While I finish my April Treasures in My Closet post, Sandie Herron has a review of William Kent Krueger’s standalone, The Devil’s Bed. It’s twenty years old, but, hopefully, no one has seen fit to use “sensitivity readers” and redo the book. Thank you, Sandie.
THE DEVIL’S BED
By William Kent Krueger
Hardcover: 384 pages
Publisher: Atria
Publication Date: February 4, 2003
ISBN-10: 0743445848
ISBN-13: 978-0743445849
“It was a city built on promise, on compromise, on inspiration and empty rhetoric both, on history poorly remembered and easily bent, and once in a while, on good people with the best of intentions who battled against the distrust, misdirection, and deceit that was politics as usual,” so ruminates US Secret Service Agent Bo Thorsen about the city of Washington, DC. His service has taken him around the nation, but his current home base is St. Paul, Minnesota. It is here that he grew up in a troubled and broken home, eventually finding his way into the criminal justice system as a juvenile in front of Judge Annie Jorgenson.

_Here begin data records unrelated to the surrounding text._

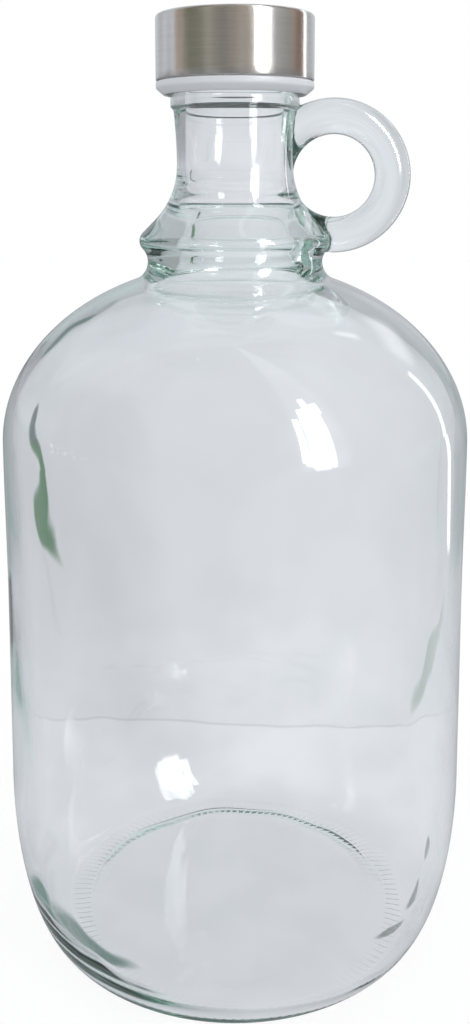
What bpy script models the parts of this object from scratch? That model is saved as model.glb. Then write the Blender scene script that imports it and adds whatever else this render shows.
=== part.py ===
"""Glass demijohn of about two litres with a ring handle at its neck and a screw cap.

The bottle is one moulding of glass. The cap is a steel shell over a plastic insert that carries the
thread, with a foam liner that seals on the rim. Metres, +Z up, the foot stands on Z = 0 and the
bottle's axis is the Z axis, with the handle towards +X.
"""

import math
from typing import NamedTuple

import bmesh
import bpy
from mathutils import Matrix, Vector

# Body
BODY_RADIUS = 0.0655
CROWN_SWELL = 0.00045
CROWN_HEIGHT = 0.145
SWELL_HEIGHT = 0.045
SHOULDER_RISE = 0.0495
HEEL_INSET = 0.0144
HEEL_HEIGHT = 0.0475
FOOT_WIDTH = 0.005
PUSH_UP = 0.004

# Neck, from the groove over the shoulder up to the rim
COLLAR_RADIUS = 0.027
COLLAR_ROUND = 0.0032
GROOVE_DEPTH = 0.0023
GROOVE_ROUND = 0.0054
FLARE_ANGLE = 44.0
FLARE_ROUND = 0.0215
NECK_RADIUS = 0.0163
NECK_LENGTH = 0.0386
NECK_ROUND = 0.13
BEAD_PROUD = 0.0017
BEAD_ROUND = 0.004
BEAD_TOP_ANGLE = 28.0
BEAD_STRAIGHT = 0.00125
BEAD_EDGE_ROUND = 0.0007
BEAD_FILLET = 0.0014
FINISH_RADIUS = 0.01765
FINISH_HEIGHT = 0.0189
RIM_ROUND = 0.0009

# Glass thickness, and the shape of the inside where it isn't the outside moved in
BODY_WALL = 0.0028
SHOULDER_WALL = 0.005
NECK_WALL = 0.0024
COLLAR_WALL = 0.01
HEEL_WALL = 0.0036
BASE_WALL = 0.0045
INNER_FOOT_INSET = 0.001
THROAT_ROUND = 0.0072
THROAT_RISE = 0.0083
THROAT_FILLET = 0.0155
THROAT_FLARE_ANGLE = 39.7
THROAT_FLARE_ROUND = 0.0041

# Ring handle, which reaches from under the collar's lip to the top of the bead
HANDLE_SECTION = 0.0101
HANDLE_THICKNESS = 0.0095
HANDLE_OVER_BEAD = 0.0012
HANDLE_UNDER_LIP = 0.0034

# Screw thread: one start, right hand
THREAD_LEAD = 0.0254 / 6
THREAD_HEIGHT = 0.0012
THREAD_ROOT_WIDTH = 0.0024
THREAD_CREST_WIDTH = 0.0013
THREAD_BELOW_RIM = 0.0027
THREAD_TURNS = 1.5
THREAD_CLEARANCE = 0.00038
THREAD_FLANK_CLEARANCE = 0.0004
THREAD_SINK = 0.0003
CAP_THREAD_TURNS = 1.9

# Cap
FIT_GAP = 0.0003
SHELL_WALL = 0.0005
SHELL_EDGE_ROUND = 0.0009
INSERT_WALL = 0.002
INSERT_TOP = 0.0014
LINER_THICKNESS = 0.0017
SKIRT_OVER_BEAD = 0.0017
SKIRT_SHOWING = 0.0039
SKIRT_BAND = 0.0013
SKIRT_CHAMFER = 0.0018
SKIRT_LEAD_IN = 0.0004

# Fineness of the round shapes
TURN_STEPS = 36
RING_STEPS = 32
SECTION_STEPS = 10
SMALL_ARC_STEPS = 3
ARC_STEPS = 5
LONG_ARC_STEPS = 9
FADE_STEPS = 4
FADE_LEAST = 0.1
HALVINGS = 50
SMOOTH_ANGLE = 35.0
MERGE = 0.00001
CUT_MARGIN = 0.005

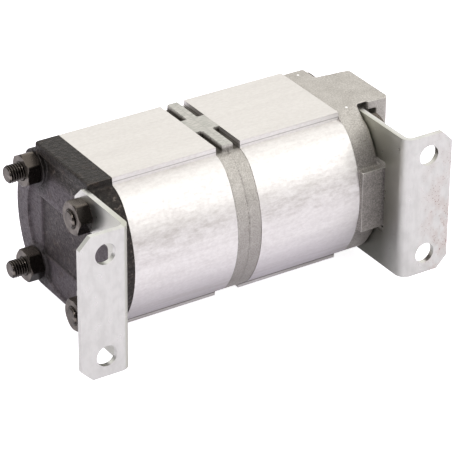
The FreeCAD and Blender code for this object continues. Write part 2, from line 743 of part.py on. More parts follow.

Years later Bo finds himself in her presence again, this time as a special agent securing the home where she lives with her brother, former Vice President Tom Jorgensen. When Tom Jorgensen is found unconscious in his apple orchard, First Lady Kathleen Jorgensen Dixon returns to Wildwood to be with her father. The protective duties of the Secret Service do not cover the former Vice President, but they are required when a member of the first family visits. Therefore, not only does the First Lady bring members of the Secret Service with her when she arrives, but local agents join the forces protecting her and Wildwood while she stays there.
So it is not unusual that ex-VP Tom Jorgensen would not be covered by agents while hospitalized. When Bo starts to put together pieces that question whether his injuries were sustained in an accident, he stirs up already taut emotions. Then a hospital security guard is found dead. The evidence now proves too strong to ignore, and agents are posted to protect Jorgensen. The motives for the attack by the man with a dark and troubled childhood appear simple, but are they really?
Because of his excellence in protecting those in Minnesota, President Clay Dixon calls Bo to the White House. One of Clay’s closest advisors is dead, and he has suspicions that cannot be dealt with through normal channels, in large part because he wants to escape the influence of his father, Senator William Dixon. In his eighth term, Senator Dixon yields enormous power. As Bo continues to find ties that take him back to the senior Dixon, we are brought to the question of whose authority is greater.
Krueger has taken a large cast of characters and turned their interactions with each other into a spellbinding thriller. He has a way of sharing personal details about each one that help keep each individual distinct from another and yet revealing how they are all intertwined. The relationships are illuminated one by one until there is a very tangled ball of intrigue.
Krueger also plays fair with the reader. Seemingly innocent clues are placed throughout that later prove to be crucial to the storyline. Multiple narratives occur simultaneously and later converge with alarming clarity. Krueger has brilliantly taken something complex and broken it down into seemingly simple parts of the whole. It is how these parts mingle and twist and turn back on each other that fascinated me. The inter-relationships between people are what drives this story, although it certainly does not lack action to steer the way.
William Kent Krueger is also the author of the Cork O’Connor mysteries that take place in Minnesota. On the surface, I would say that location is the only similarity between the O’Connor series and THE DEVIL’S BED, but each deal with men trying to find their way in the world, trying to find their role in the bigger picture. Ultimately we learn that one of the rules young Bo learned still holds true: “Life isn’t fair. But some people are. Be one of them.” It’s nice to know that Bo is one of them.
Thanks so much for this, Sandie! An excellent review for a book I read and loved many years ago. Krueger was over-looked for much too long, I think, for being a really terrific writer. So happy to now see him getting the attention he has long deserved. He remains one of my favorites, and now i think i need to go back and re-read this one!
Nice tie-in with Sandie’s recent review of Desolation Mountain with Bo’s reappearance.
I’m so glad you caught that MM – Bo Thorson does show up in both books. Cork O’Connor remembers dealinng with Bo years ago and it makes a difference in Desolation Mountain. The Devil’s Bed was a complex book yet Kent Krueger makes it easy enough to follow despite the alphabet soup of agencies involved. And you are so right Kaye in that it took too long for people to recognize Krueger’s talent, but they see it now. He is one of my favorites as well.